The Chromebook, manufactured by Samsung and Acer, was unveiled yesterday at Google's I/O conference in San Fransisco by Sundar Pichai, vice-president of product management at Google, who claimed it was ushering in the new era of cloud computing.
The computers, which go on sale in the UK on 15 June, run on the web rather than the computer's software, which Google says will mean the computer is faster, with a boot-up speed of eight seconds.
Chromebook allows users to stores apps, documents and settings in the cloud rather than the computer. Google said automatic updates received by the Chromebook will mean it gets faster over time.
The computer has built in Wi-Fi and 3G, with a free 100MB per month, meaning users can stay connected to the net.

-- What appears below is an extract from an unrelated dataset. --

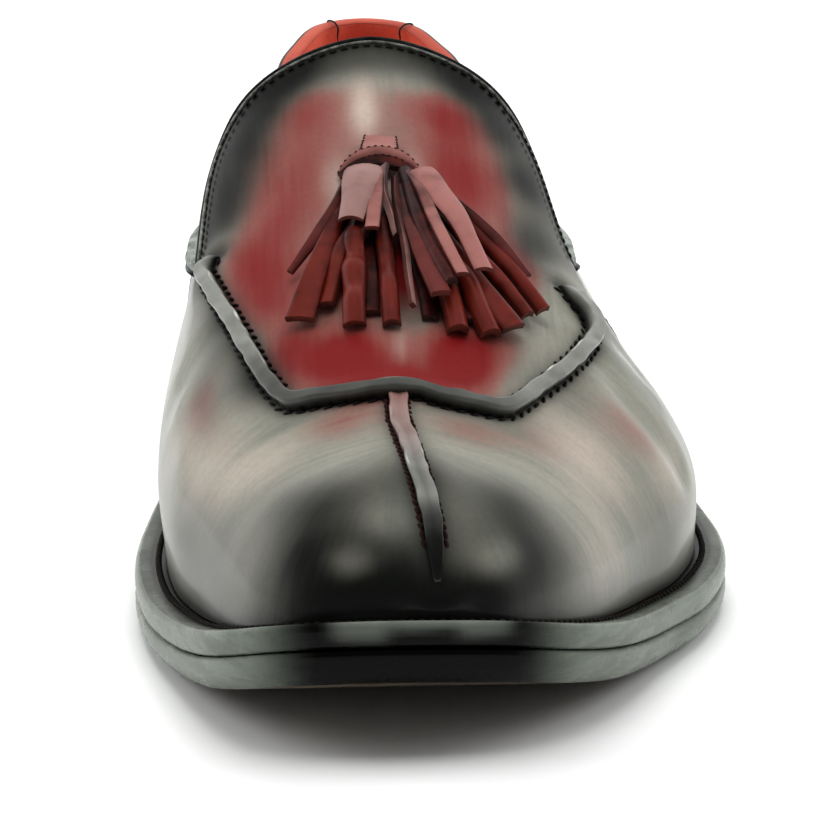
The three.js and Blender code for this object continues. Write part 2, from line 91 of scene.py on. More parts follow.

It is also making Google's most popular web-based applications - Gmail, Google Calendar
and Google Documents - available offline on the Chromebooks.
Chromebook goes on sale in the US and five other European countries on 15 June. In the UK they will cost between £349 and £399.
It is looking to target businesses and education companies with the new product, presenting a direct challenge to Microsoft, whose Windows 7 operating system dominates, with a 78.6% global market share in 2010, according to Gartner the research company.
Earlier this week (9 May), at the I/O conference, Google unveiled its new
cloud-based digital music service Music Beta.